Exit donc la Matrice, et exit, ou quasiment, Néo pendant au moins les deux tiers du film, le tout à l’exception d’une première séance qui s’accorde mal avec le reste du film. Non pas que l’idée de la station de métro, point de jonction entre les deux mondes, et en même temps piège d’où l’on ne peut s’échapper sans l’accord du conducteur du train, soit mauvaise : au contraire, c’est l’une des meilleures des Wachowski. Non pas que l’on soit mécontent de retrouver, même (très) brièvement, Monica Belluci dans une robe moulante avec un décolleté (lui aussi très) avantageux. Mais force est de constater que la scène ne « colle » pas vraiment au reste du film, qu’elle ne s’imposait absolument pas et n’apporte pas grand’chose au déroulement de l’histoire. Rapidement expédiée – un peu trop peut-être – elle aurait sans doute mérité d’être mieux exploitée (pourquoi pas dans l’un des courts-métrages d’Animatrix ?) : elle correspond plus à l’optique d’une série télévisée qu’à celle d’un un long-métrage. Quant à Néo, dans le reste du film, l’idée d’en faire, suite à un combat avec Smith, un Messie aveugle donne pour le coup une dimension quasi-« mythologique » au personnage, et à travers lui à la saga, ce que jusque-là les « allusions » modérément transparentes dans les noms des personnages n’avaient pas réussi à faire de façon convaincante.
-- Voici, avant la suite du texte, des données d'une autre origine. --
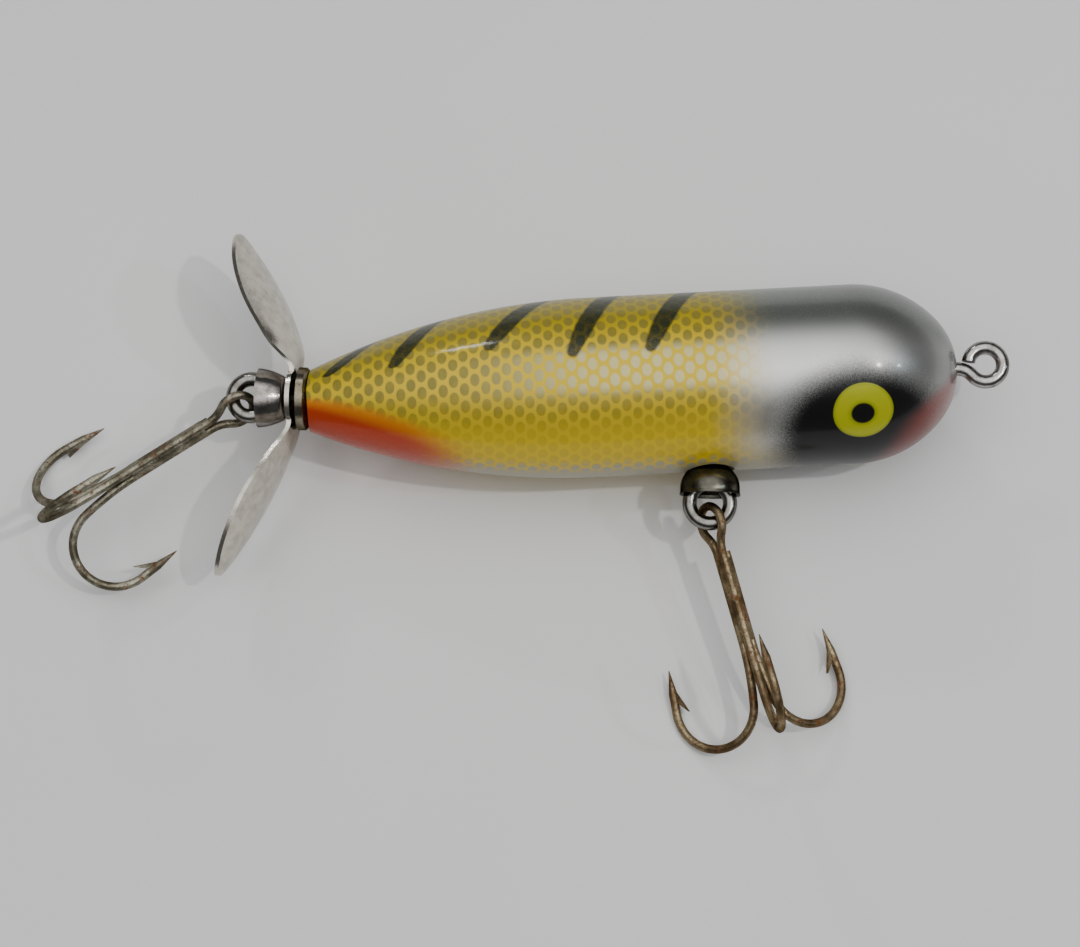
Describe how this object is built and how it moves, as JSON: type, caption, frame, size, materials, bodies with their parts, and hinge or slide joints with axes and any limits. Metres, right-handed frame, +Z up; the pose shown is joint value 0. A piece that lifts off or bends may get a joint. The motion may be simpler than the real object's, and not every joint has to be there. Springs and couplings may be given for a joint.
{
  "type": "tail-propeller topwater fishing lure",
  "caption": "Cigar-shaped floating surface lure with screw eyes, a free-spinning tail propeller and treble hooks hanging under the belly and at the tail",
  "frame": {"origin": "middle of the rectangle the lying lure covers, on the surface it lies on", "axes": "+X along the body towards the nose, +Z up, +Y towards the lure's back; the lure lies on its left side and its belly treble points to -Y"},
  "size_m": [0.0974, 0.0532, 0.0177],
  "materials": {
    "painted_side": "clear-coated paint, yellow scale pattern fading to a silver and black head",
    "painted_far_side": "clear-coated paint, yellow scale pattern fading to a silver and black head",
    "plated_wire": "dulled nickel plate",
    "plated_cup": "dulled nickel plate with draw marks",
    "propeller_steel": "worn plate",
    "hook_wire": "bronzed, with rust spots",
    "braze": "dull"
  },
  "bodies": {
    "lure_body": {"body_shell_right": "painted_side", "body_shell_left": "painted_far_side", "nose_screw_eye": "plated_wire", "belly_screw_eye": "plated_wire", "tail_screw_eye": "plated_wire", "belly_cup": "plated_cup", "tail_ferrule": "plated_cup"},
    "propeller": {"propeller": "propeller_steel"},
    "thrust_cup": {"thrust_cup": "plated_cup"},
    "belly_treble": {"belly_treble_double_wire": "hook_wire", "belly_treble_single_wire": "hook_wire", "belly_treble_braze": "braze"},
    "tail_treble": {"tail_treble_double_wire": "hook_wire", "tail_treble_single_wire": "hook_wire", "tail_treble_braze": "braze"}
  },
  "joints": [
    {"name": "propeller_spin", "type": "hinge", "parent": "lure_body", "child": "propeller", "pos_m": [-0.02043, 0.0095, 0.00889], "axis": [-0.9916, 0.0978, -0.0846], "continuous": true},
    {"name": "thrust_cup_spin", "type": "hinge", "parent": "lure_body", "child": "thrust_cup", "pos_m": [-0.02043, 0.0095, 0.00889], "axis": [-0.9916, 0.0978, -0.0846], "continuous": true},
    {"name": "belly_treble_swing", "type": "hinge", "parent": "lure_body", "child": "belly_treble", "pos_m": [0.01839, -0.00475, 0.00714], "axis": [0.8347, 0.2366, -0.4973], "range_deg": [-80, 80]},
    {"name": "tail_treble_swing", "type": "hinge", "parent": "lure_body", "child": "tail_treble", "pos_m": [-0.02754, 0.00901, 0.00814], "axis": [-0.3583, 0.765, -0.5352], "range_deg": [-55, 80]}
  ]
}
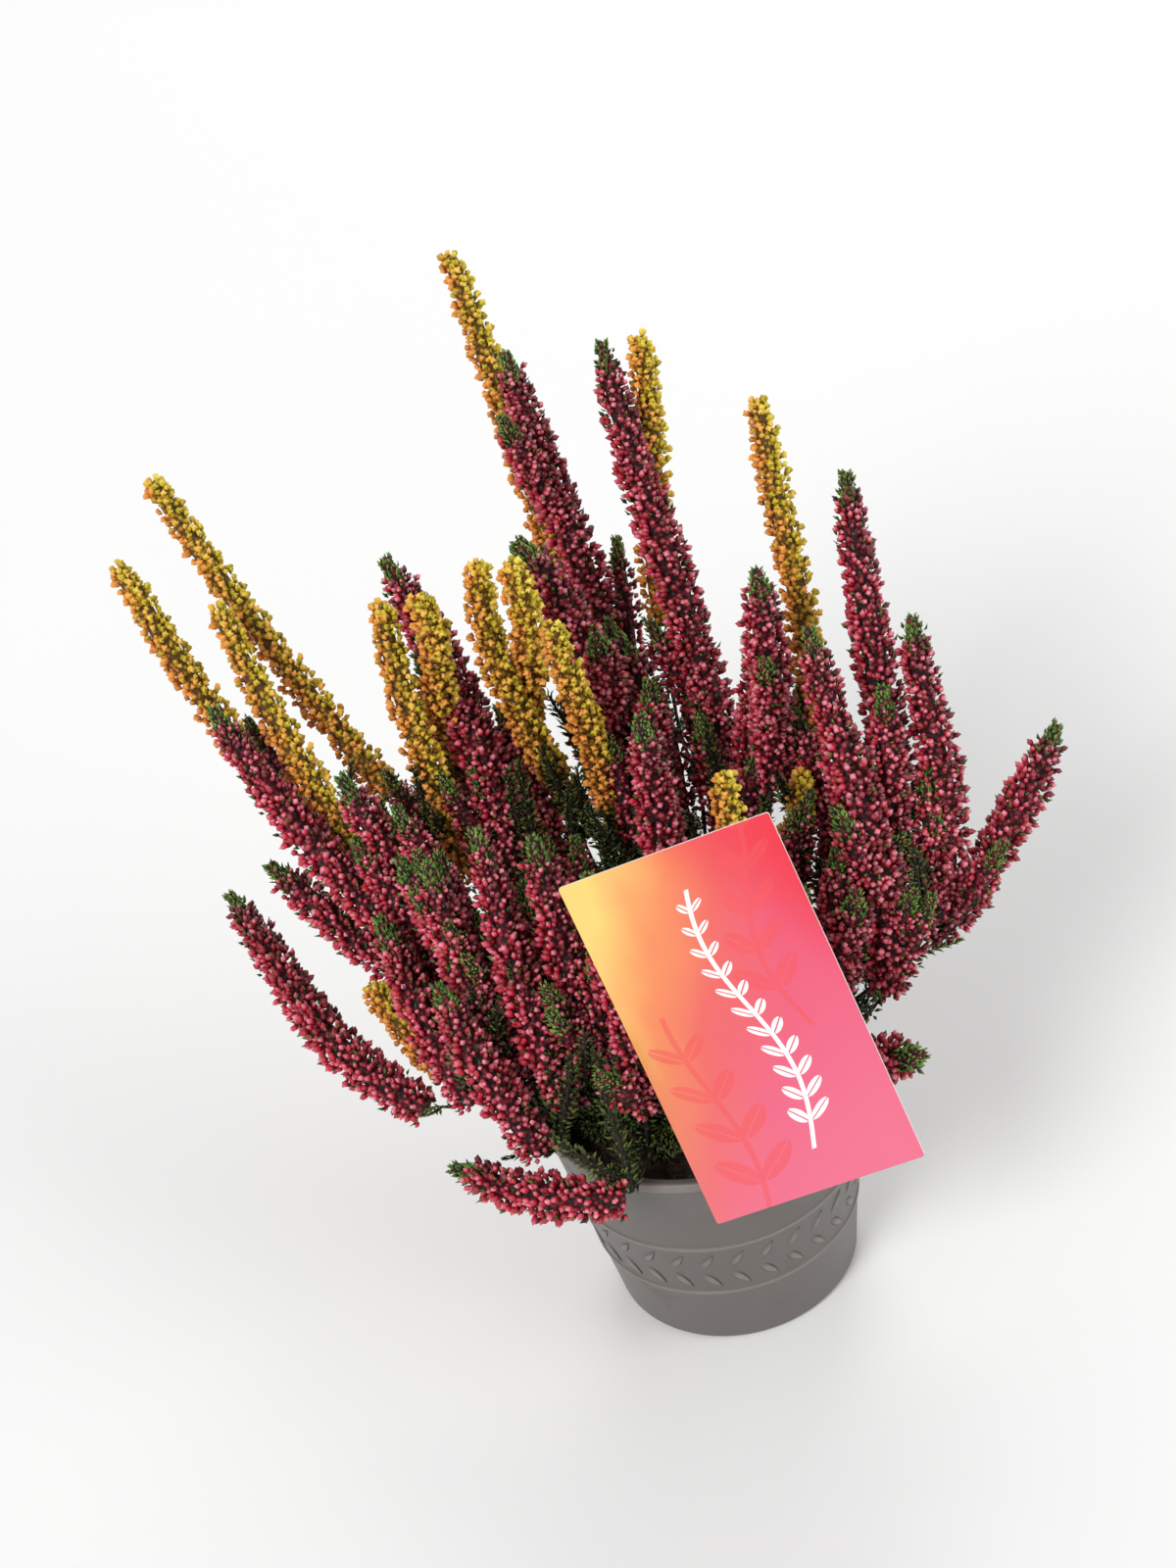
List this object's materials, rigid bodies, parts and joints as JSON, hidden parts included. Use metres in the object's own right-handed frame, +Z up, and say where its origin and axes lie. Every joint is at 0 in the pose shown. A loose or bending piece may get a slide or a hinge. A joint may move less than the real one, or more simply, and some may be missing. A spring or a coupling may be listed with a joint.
{
  "type": "potted heather",
  "caption": "Tapered plastic pot of peat with a bushy heather of crimson bud spikes and gold foliage shoots, and a plain picture card on a stake.",
  "frame": {"origin": "centre of the pot's underside, on the plane it stands on", "axes": "+Z up, -Y towards the front where the picture card stands, +X to the right seen from the front"},
  "size_m": [0.2876, 0.2397, 0.3012],
  "materials": {
    "crimson_bud": "dense matt crimson flower buds, green leafy at the tips",
    "gold_leaf": "matt yellow-gold scale leaves, orange on the sunny side",
    "leafy_stem": "brown woody stems with small dark green leaves",
    "pot_plastic": "satin taupe-grey moulded polypropylene",
    "peat": "dark crumbly peat",
    "card_print": "printed card, satin, coral pink to yellow",
    "stake_plastic": "plain pale plastic"
  },
  "bodies": {
    "root": {"crimson_01": "crimson_bud", "crimson_02": "crimson_bud", "crimson_03": "crimson_bud", "crimson_04": "crimson_bud", "crimson_05": "crimson_bud", "crimson_06": "crimson_bud", "crimson_07": "crimson_bud", "crimson_08": "crimson_bud", "crimson_09": "crimson_bud", "crimson_10": "crimson_bud", "crimson_11": "crimson_bud", "crimson_12": "crimson_bud", "crimson_13": "crimson_bud", "crimson_14": "crimson_bud", "crimson_15": "crimson_bud", "crimson_16": "crimson_bud", "crimson_17": "crimson_bud", "crimson_18": "crimson_bud", "crimson_19": "crimson_bud", "crimson_20": "crimson_bud", "crimson_21": "crimson_bud", "crimson_22": "crimson_bud", "crimson_23": "crimson_bud", "crimson_24": "crimson_bud", "crimson_25": "crimson_bud", "crimson_26": "crimson_bud", "crimson_27": "crimson_bud", "crimson_28": "crimson_bud", "crimson_29": "crimson_bud", "crimson_30": "crimson_bud", "gold_01": "gold_leaf", "gold_02": "gold_leaf", "gold_03": "gold_leaf", "gold_04": "gold_leaf", "gold_05": "gold_leaf", "gold_06": "gold_leaf", "gold_07": "gold_leaf", "gold_08": "gold_leaf", "gold_09": "gold_leaf", "gold_10": "gold_leaf", "gold_11": "gold_leaf", "gold_12": "gold_leaf", "gold_13": "gold_leaf", "gold_14": "gold_leaf", "label_card": "card_print", "label_stake": "stake_plastic", "plant_1": "leafy_stem", "plant_2": "leafy_stem", "plant_3": "leafy_stem", "plant_4": "leafy_stem", "plant_5": "leafy_stem", "plant_6": "leafy_stem", "plant_7": "leafy_stem", "plant_8": "leafy_stem", "pot": "pot_plastic", "soil": "peat"}
  },
  "joints": []
}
Matrix revolutions a aussi le mérite de répondre, directement ou indirectement selon les cas, à certaines questions laissées en suspend par le précédent opus. Par exemple, si certains personnages (le Mérovingien, l’Oracle) reprennent leurs monologues fumeux sur la causalité ou le choix (de façon nettement plus brève, heureusement), on peut en déduire que c’est parce que ce sont des programmes, incapables d’une pensée innovante hors de leur système de fonctionnement, alors que les humains sont eux en proie au doute. Bon, c’est mon interprétation, de toute façon c’est ça ou alors nous avons affaire au foutage de gueule le plus prétentieux de l’histoire du cinéma de ces dernières années. Mais le film a aussi l’intelligence de laisser encore des questions en suspend, voire d’en créer encore d’autres (quel est exactement le rôle de l’Oracle ? est-elle la mère de Smith ? etc.). Quant à la fin du film, elle est assez absconse, mais vous ne vous attendiez pas à de la simplicité après plus de six heures de questions informaticométaphysiques, si ? La fin semble rester ouverte, mais promis, juré, c’est bien fini, f-i-n-i. Et c’est un peu triste à dire, mais tant mieux. Certes ce troisième long-métrage contient un certain nombre de scènes assez impressionnantes : la bataille pour le quai de Zion, le duel entre Néo et Smith, et surtout les plans dans la cité des machines, visuellement très aboutie – mais en fin de compte, cet opus se trouve cruellement dépourvu d’une scène aussi basiquement « scotchante » que, disons, la scène de l’autoroute du second volet. Matrix revolutions n’est pas un mauvais film dans son genre (soyons honnête, il est sorti nettement pire sur les écrans), mais quelque part, on en ressort en se demandant s’il était bien impératif de tourner une suite au tout premier Matrix, qui reste le plus réussi des trois longs-métrages.